Core Data Structures

The DBS format consists of four primary arrays:

1. Source Index Array (src_idx):

   • Contains the indices of all source vertices in the projection
   • Length equals the total number of edges (connections) in the projection
   • Stores the actual connectivity information

2. Destination Block Pointer Array (dst_blk_ptr):

   • Contains offsets into the Destination Pointer array
   • Length equals the number of blocks plus one (includes a sentinel value)
   • The difference between consecutive elements indicates the number of destinations in each block

3. Destination Index Array (dst_idx):

   • Contains the first destination index in each block
   • Length equals the number of blocks
   • Destinations within a block have contiguous indices

4. Destination Pointer Array (dst_ptr):

   • Contains offsets into the Source Index array
   • Length equals the total number of destinations plus one (includes a sentinel value)
   • Indicates where each destination’s source connections begin and end

Key Properties and Relationships

• Block Structure: Destinations are organized into blocks where each block contains contiguous destination indices
• Variable Block Size: The number of destinations per block can vary
• Contiguous Destinations: All destinations within a block have contiguous indices
• Efficient Edge Lookup: To find all sources connected to a specific destination:
  1. Locate the block containing the destination
  2. Calculate the destination’s offset within the block
  3. Use the offset to find the appropriate pointers in dst_ptr
  4. Access the source indices from src_idx

Formal Relationships

For a given block index i:

• Number of destinations in block i = dst_blk_ptr[i+1] - dst_blk_ptr[i]
• Destination index of the j-th destination in block i = dst_idx[i] + j
• For the j-th destination in block i:
  • Offset into dst_ptr = dst_blk_ptr[i] + j
  • Source index range starts at src_idx[dst_ptr[dst_blk_ptr[i] + j]]
  • Source index range ends at src_idx[dst_ptr[dst_blk_ptr[i] + j + 1] - 1]
  • Number of sources = dst_ptr[dst_blk_ptr[i] + j + 1] - dst_ptr[dst_blk_ptr[i] + j]

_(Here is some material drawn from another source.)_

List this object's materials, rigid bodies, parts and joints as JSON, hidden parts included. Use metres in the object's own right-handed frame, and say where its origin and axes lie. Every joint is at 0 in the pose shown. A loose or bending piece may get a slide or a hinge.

Benefits for Parallel Processing

This format is particularly well-suited for parallel processing because:

1. It clusters related destinations into blocks, improving cache locality
2. It allows for balanced distribution of computational load across processors
3. It minimizes communication overhead when distributing graph data
4. It provides efficient access patterns for both forward and backward traversals

The format achieves memory efficiency by using index arrays and offset
pointers rather than storing a full adjacency matrix, making it ideal
for sparse connectivity patterns typical in neural networks.

Edge Attributes

Several datasets are defined that hold the non-zero edge attributes of
a projection. Each edge attribute dataset is of the same length as the
Source Index datasets (i.e. the number of edges in the projection).